**WRITTEN TASK:** Report how many lines contain "this", with no other words.

* * * * * * *

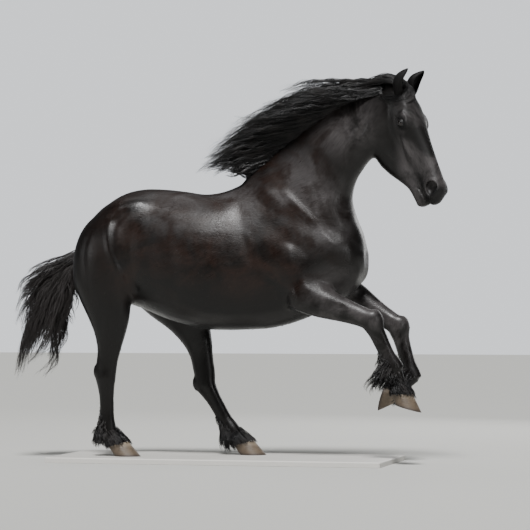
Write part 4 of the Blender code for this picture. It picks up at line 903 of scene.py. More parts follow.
def lying(path, tree, first=1, above=LYING):
    """Lifts the points of a path that would enter the skin until they lie on it."""
    out = list(path[:first])
    for point in path[first:]:
        spot, normal, face, far = tree.find_nearest(point)
        height = (point - spot).dot(normal)
        if height < above and far < 0.30:
            point = spot + normal * above
        out.append(point)
    return out


def read(mesh, what):
    """A mesh's points or normals as rows of three."""
    rows = np.empty(len(mesh.vertices) * 3)
    mesh.vertices.foreach_get(what, rows)
    return rows.reshape(-1, 3)


def to_head(points):
    """Points of the horse's frame in the head's own."""
    turn = np.array(head_matrix())
    return (points - turn[:3, 3]) @ turn[:3, :3]


def from_head(points):
    """Points of the head's frame in the horse's."""
    turn = np.array(head_matrix())
    return points @ turn[:3, :3].T + turn[:3, 3]


def refine(made, chosen, soften=2):
    """Splits the faces in a region into four and rounds them."""
    centres = np.empty(len(made.data.polygons) * 3)
    made.data.polygons.foreach_get("center", centres)
    picked = np.nonzero(chosen(centres.reshape(-1, 3)))[0]
    bm = bmesh.new()
    bm.from_mesh(made.data)
    bm.faces.ensure_lookup_table()
    edges = {edge for k in picked for edge in bm.faces[k].edges}
    bmesh.ops.subdivide_edges(bm, edges=list(edges), cuts=1, use_grid_fill=True)
    inner = chosen(np.array([vert.co for vert in bm.verts]))
    verts = [vert for vert, inside in zip(bm.verts, inner) if inside]
    for _ in range(soften):
        bmesh.ops.smooth_vert(bm, verts=verts, factor=0.4, use_axis_x=True, use_axis_y=True,
                              use_axis_z=True)
    bm.to_mesh(made.data)
    bm.free()
    return made


def all_relief(points, normals, body, head, front=(), top=()):
    """How far the strokes drawn in each view lift every point."""
    on_head, head_normals = to_head(points), normals @ np.array(head_matrix())[:3, :3]
    lift = np.zeros(len(points))
    for spots, aims, relief in ((points, normals, body), (on_head, head_normals, head)):
        for side, path, radius, height in relief:
            for out in {"both": (-1, 1), "right": (-1,), "left": (1,)}[side]:
                lift += press(spots, aims, 0, 2, out * aims[:, 1], curved(path), radius, height)
    ahead = normals[:, 0] * (points[:, 0] > 0.4)
    for path, radius, height in front:
        lift += press(points, normals, 1, 2, ahead, curved(path), radius, height)
    for path, radius, height in top:
        lift += press(points, normals, 0, 1, normals[:, 2], curved(path), radius, height)
    return lift


def curved(path):
    """A stroke's path with its corners rounded off."""
    if len(path) < 3:
        return path
    return resample([(k, *point) for k, point in enumerate(path)], 4 * len(path))[:, 1:]


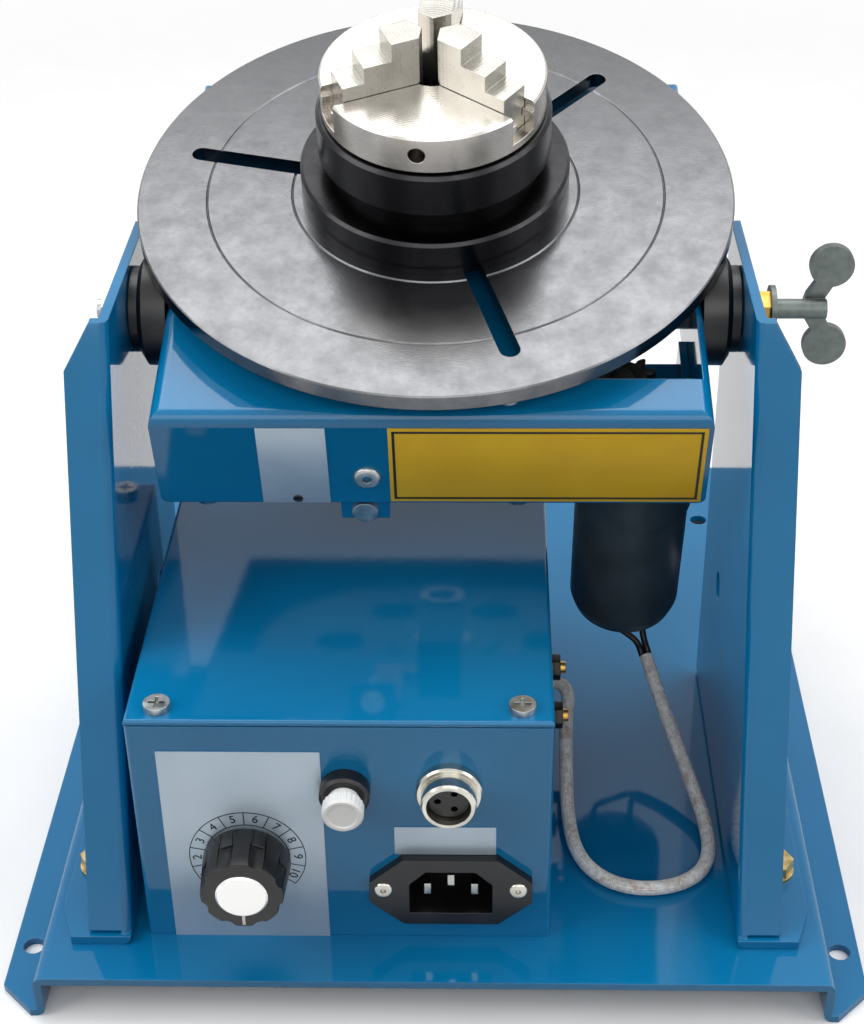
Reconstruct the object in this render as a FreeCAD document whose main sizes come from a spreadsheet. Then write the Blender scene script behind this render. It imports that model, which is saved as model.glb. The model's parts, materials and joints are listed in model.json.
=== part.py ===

* * * * * * *

**ANSWER TO THE TASK:** 2